* BEGIN MATERIAL *

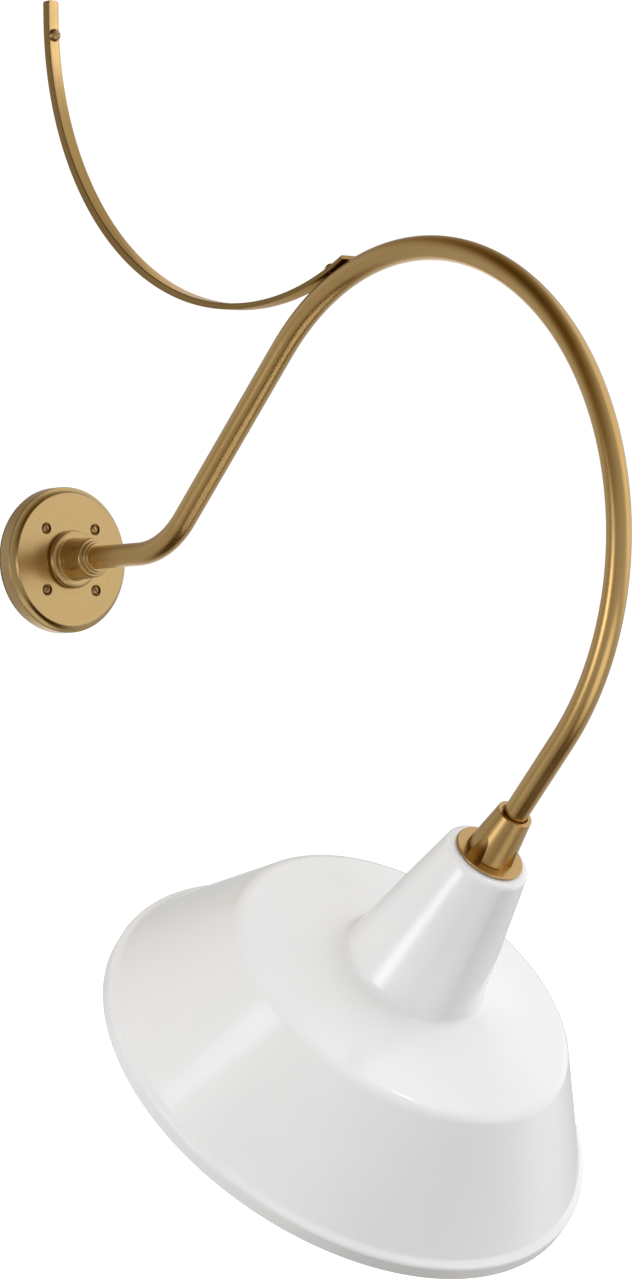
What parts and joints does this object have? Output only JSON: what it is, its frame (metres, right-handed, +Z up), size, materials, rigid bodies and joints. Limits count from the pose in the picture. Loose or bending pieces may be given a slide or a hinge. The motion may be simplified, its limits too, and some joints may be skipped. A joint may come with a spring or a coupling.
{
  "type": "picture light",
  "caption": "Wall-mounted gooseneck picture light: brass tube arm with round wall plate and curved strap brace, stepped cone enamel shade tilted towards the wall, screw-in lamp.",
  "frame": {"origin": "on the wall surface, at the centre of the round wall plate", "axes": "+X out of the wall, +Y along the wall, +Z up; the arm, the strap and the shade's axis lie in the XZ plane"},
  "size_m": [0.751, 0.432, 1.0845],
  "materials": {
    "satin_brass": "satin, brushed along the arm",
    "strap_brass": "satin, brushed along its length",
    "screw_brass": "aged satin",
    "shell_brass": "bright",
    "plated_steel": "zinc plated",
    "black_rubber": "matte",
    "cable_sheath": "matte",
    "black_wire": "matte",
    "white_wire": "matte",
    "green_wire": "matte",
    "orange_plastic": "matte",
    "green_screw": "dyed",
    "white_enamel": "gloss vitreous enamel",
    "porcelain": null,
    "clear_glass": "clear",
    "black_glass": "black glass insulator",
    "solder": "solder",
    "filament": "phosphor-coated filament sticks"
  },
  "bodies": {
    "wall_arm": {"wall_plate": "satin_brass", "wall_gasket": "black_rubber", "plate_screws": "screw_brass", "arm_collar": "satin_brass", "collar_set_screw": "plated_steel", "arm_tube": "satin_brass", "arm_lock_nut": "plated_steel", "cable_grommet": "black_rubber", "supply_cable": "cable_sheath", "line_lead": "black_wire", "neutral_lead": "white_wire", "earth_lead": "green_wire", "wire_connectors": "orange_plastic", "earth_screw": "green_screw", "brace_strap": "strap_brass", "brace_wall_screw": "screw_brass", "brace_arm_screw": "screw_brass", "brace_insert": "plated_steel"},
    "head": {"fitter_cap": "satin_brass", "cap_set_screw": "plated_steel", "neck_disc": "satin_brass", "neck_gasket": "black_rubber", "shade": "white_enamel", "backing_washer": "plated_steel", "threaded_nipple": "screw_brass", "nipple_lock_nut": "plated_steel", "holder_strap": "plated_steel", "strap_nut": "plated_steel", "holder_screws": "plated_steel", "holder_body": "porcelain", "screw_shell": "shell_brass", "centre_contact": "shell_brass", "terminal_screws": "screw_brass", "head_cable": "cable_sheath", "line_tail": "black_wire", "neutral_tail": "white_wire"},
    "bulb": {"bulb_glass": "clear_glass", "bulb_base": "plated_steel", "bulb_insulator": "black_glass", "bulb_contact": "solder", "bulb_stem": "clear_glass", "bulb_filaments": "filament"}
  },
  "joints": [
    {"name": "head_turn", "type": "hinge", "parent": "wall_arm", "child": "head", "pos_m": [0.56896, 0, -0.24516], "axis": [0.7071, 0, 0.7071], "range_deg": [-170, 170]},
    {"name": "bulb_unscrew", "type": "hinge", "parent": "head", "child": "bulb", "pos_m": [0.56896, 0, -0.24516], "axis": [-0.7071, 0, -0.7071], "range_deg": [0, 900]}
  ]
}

* END MATERIAL *

● TASK INSTRUCTIONS
Copy all of the data exactly.

● WRITTEN ANSWER
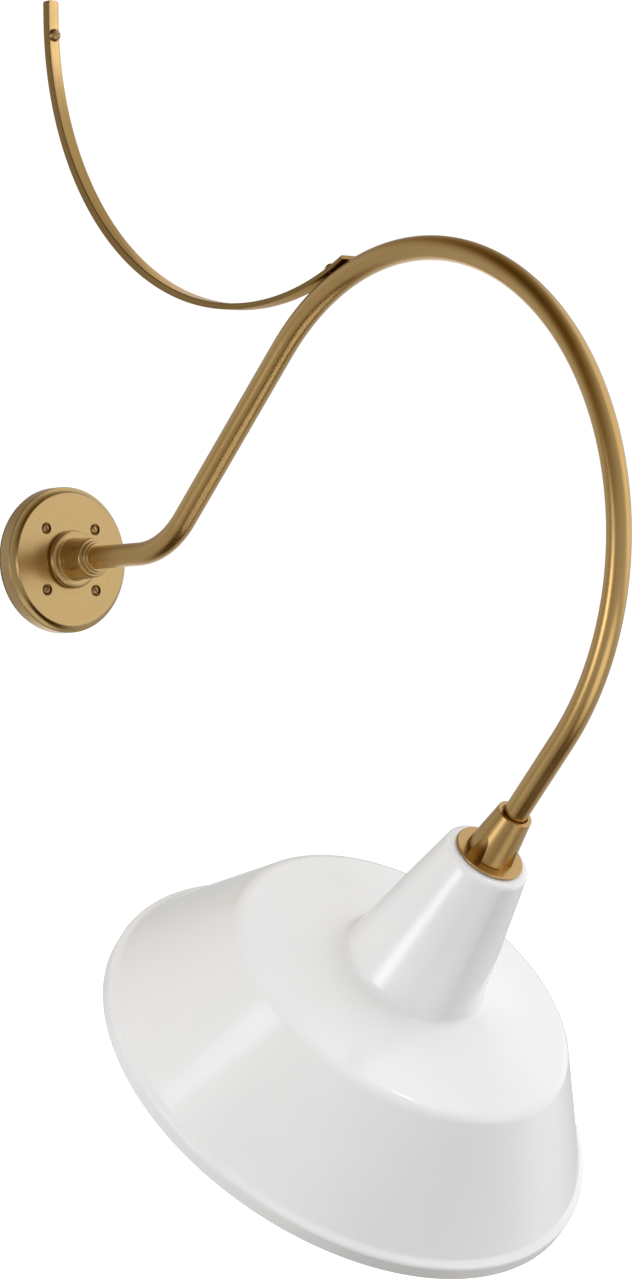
What parts and joints does this object have? Output only JSON: what it is, its frame (metres, right-handed, +Z up), size, materials, rigid bodies and joints. Limits count from the pose in the picture. Loose or bending pieces may be given a slide or a hinge. The motion may be simplified, its limits too, and some joints may be skipped. A joint may come with a spring or a coupling.
{
  "type": "picture light",
  "caption": "Wall-mounted gooseneck picture light: brass tube arm with round wall plate and curved strap brace, stepped cone enamel shade tilted towards the wall, screw-in lamp.",
  "frame": {"origin": "on the wall surface, at the centre of the round wall plate", "axes": "+X out of the wall, +Y along the wall, +Z up; the arm, the strap and the shade's axis lie in the XZ plane"},
  "size_m": [0.751, 0.432, 1.0845],
  "materials": {
    "satin_brass": "satin, brushed along the arm",
    "strap_brass": "satin, brushed along its length",
    "screw_brass": "aged satin",
    "shell_brass": "bright",
    "plated_steel": "zinc plated",
    "black_rubber": "matte",
    "cable_sheath": "matte",
    "black_wire": "matte",
    "white_wire": "matte",
    "green_wire": "matte",
    "orange_plastic": "matte",
    "green_screw": "dyed",
    "white_enamel": "gloss vitreous enamel",
    "porcelain": null,
    "clear_glass": "clear",
    "black_glass": "black glass insulator",
    "solder": "solder",
    "filament": "phosphor-coated filament sticks"
  },
  "bodies": {
    "wall_arm": {"wall_plate": "satin_brass", "wall_gasket": "black_rubber", "plate_screws": "screw_brass", "arm_collar": "satin_brass", "collar_set_screw": "plated_steel", "arm_tube": "satin_brass", "arm_lock_nut": "plated_steel", "cable_grommet": "black_rubber", "supply_cable": "cable_sheath", "line_lead": "black_wire", "neutral_lead": "white_wire", "earth_lead": "green_wire", "wire_connectors": "orange_plastic", "earth_screw": "green_screw", "brace_strap": "strap_brass", "brace_wall_screw": "screw_brass", "brace_arm_screw": "screw_brass", "brace_insert": "plated_steel"},
    "head": {"fitter_cap": "satin_brass", "cap_set_screw": "plated_steel", "neck_disc": "satin_brass", "neck_gasket": "black_rubber", "shade": "white_enamel", "backing_washer": "plated_steel", "threaded_nipple": "screw_brass", "nipple_lock_nut": "plated_steel", "holder_strap": "plated_steel", "strap_nut": "plated_steel", "holder_screws": "plated_steel", "holder_body": "porcelain", "screw_shell": "shell_brass", "centre_contact": "shell_brass", "terminal_screws": "screw_brass", "head_cable": "cable_sheath", "line_tail": "black_wire", "neutral_tail": "white_wire"},
    "bulb": {"bulb_glass": "clear_glass", "bulb_base": "plated_steel", "bulb_insulator": "black_glass", "bulb_contact": "solder", "bulb_stem": "clear_glass", "bulb_filaments": "filament"}
  },
  "joints": [
    {"name": "head_turn", "type": "hinge", "parent": "wall_arm", "child": "head", "pos_m": [0.56896, 0, -0.24516], "axis": [0.7071, 0, 0.7071], "range_deg": [-170, 170]},
    {"name": "bulb_unscrew", "type": "hinge", "parent": "head", "child": "bulb", "pos_m": [0.56896, 0, -0.24516], "axis": [-0.7071, 0, -0.7071], "range_deg": [0, 900]}
  ]
}